Sustained security depends not only on military capability, but also on public legitimacy to sustain these investments over time.

Governance as a strategic enabler

Governance and human security are not luxuries. They are strategic enablers of sustainable security. Well-governed, people-centred security institutions enhance operational effectiveness, strengthen social cohesion, and build resilience against future shocks.

This recognition underpins the decision by the OECD, in partnership with DCAF, to launch a process to revise the OECD Development Assistance Committee (DAC) Handbook on Security Sector Reform. The aim is not to restate governance as a moral imperative, but to adapt guidance to today’s geopolitical realities — bridging human and hard security, and ensuring security and development investments reinforce rather than undermine one another.

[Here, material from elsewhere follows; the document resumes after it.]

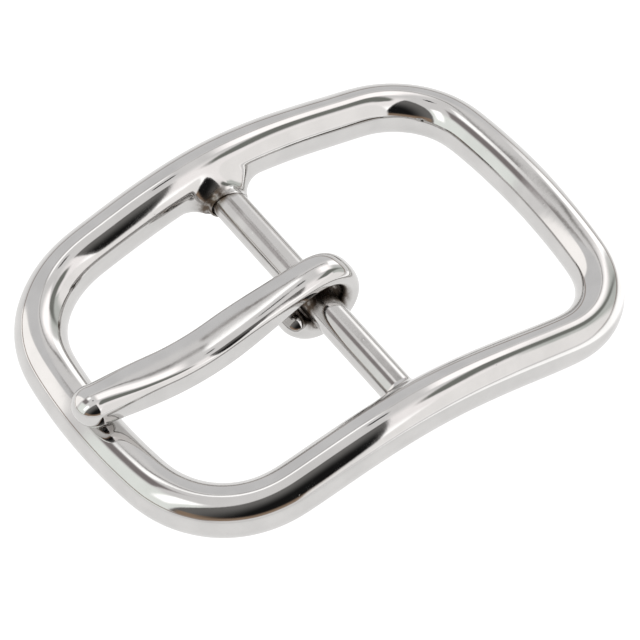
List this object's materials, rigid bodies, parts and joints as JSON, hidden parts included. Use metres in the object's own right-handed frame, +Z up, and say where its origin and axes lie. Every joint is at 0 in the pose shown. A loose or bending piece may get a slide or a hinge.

The Munich debate was right about urgency. The next step is to recognise that governance is not an optional extra. It is the foundation that makes security investments endure.

What this means for governments

If Munich marked a turning point in security and defence spending, the next phase must focus on durability. This requires:

  • Embedding affordability and sustainability assessments into major defence procurement and security assistance decisions.

  • Protecting investment in governance, rule of law, and prevention, alongside increased defence and security budgets.

  • Strengthening parliamentary oversight and transparency mechanisms, even under accelerated procurement or assistance timelines.

  • Ensuring that DAC guidance and policy frameworks reflect the interconnected nature of security, fragility, and resilience, both within Europe and in international security cooperation.

Security investments made in haste should not create vulnerabilities tomorrow.